### AIM OF THE TASK
Check every line of the material below for the string "axis", and return the ones that have it.

### DATA LISTING
════════════════
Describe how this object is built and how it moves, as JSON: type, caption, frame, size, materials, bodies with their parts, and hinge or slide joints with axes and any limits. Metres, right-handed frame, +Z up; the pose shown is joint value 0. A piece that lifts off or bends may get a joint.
════════════════
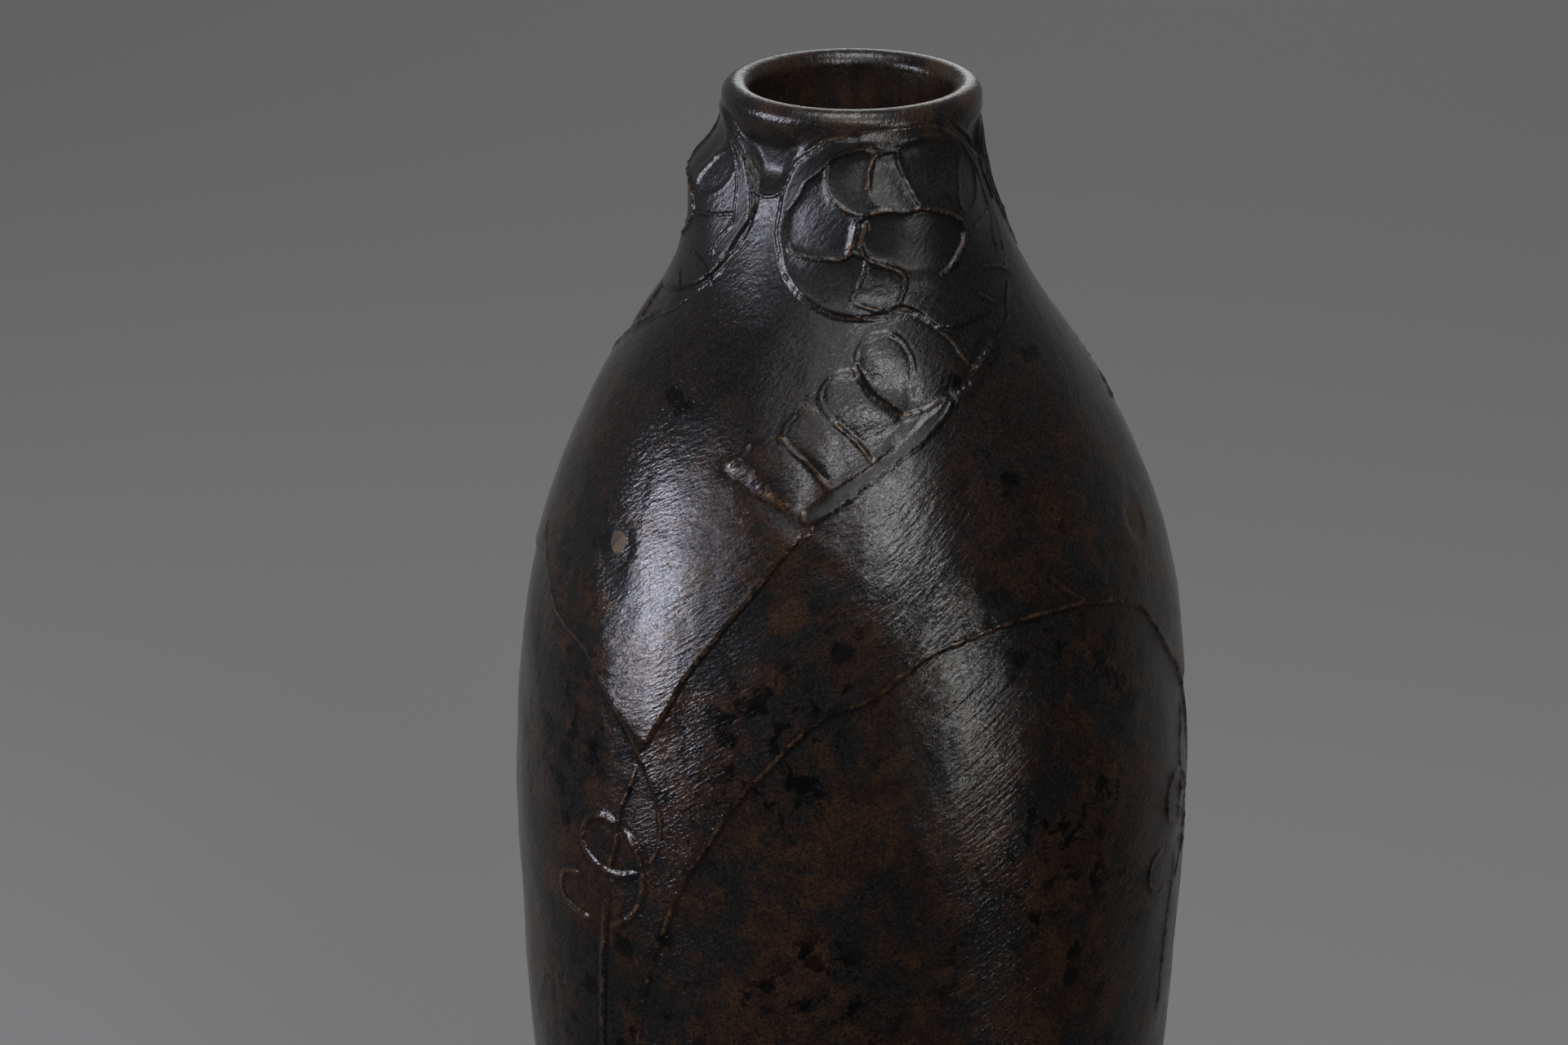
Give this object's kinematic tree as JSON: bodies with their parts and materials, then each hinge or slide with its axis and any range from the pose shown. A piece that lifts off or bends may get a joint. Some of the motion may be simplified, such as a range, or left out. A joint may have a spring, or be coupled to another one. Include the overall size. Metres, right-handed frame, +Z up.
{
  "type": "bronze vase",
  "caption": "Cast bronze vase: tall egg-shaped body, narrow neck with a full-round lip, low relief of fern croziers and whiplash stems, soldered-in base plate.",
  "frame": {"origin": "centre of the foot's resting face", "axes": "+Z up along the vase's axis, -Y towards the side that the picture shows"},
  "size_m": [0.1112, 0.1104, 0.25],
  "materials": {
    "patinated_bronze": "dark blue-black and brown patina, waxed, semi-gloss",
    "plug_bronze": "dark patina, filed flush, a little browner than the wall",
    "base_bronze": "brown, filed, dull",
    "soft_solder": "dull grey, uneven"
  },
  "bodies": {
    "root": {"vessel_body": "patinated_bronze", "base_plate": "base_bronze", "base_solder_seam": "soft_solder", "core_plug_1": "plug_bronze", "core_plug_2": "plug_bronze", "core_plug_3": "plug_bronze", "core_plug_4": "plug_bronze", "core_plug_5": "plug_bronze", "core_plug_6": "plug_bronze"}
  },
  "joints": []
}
════════════════
### RESULT OF THIS EXERCISE
Give this object's kinematic tree as JSON: bodies with their parts and materials, then each hinge or slide with its axis and any range from the pose shown. A piece that lifts off or bends may get a joint. Some of the motion may be simplified, such as a range, or left out. A joint may have a spring, or be coupled to another one. Include the overall size. Metres, right-handed frame, +Z up.
  "frame": {"origin": "centre of the foot's resting face", "axes": "+Z up along the vase's axis, -Y towards the side that the picture shows"},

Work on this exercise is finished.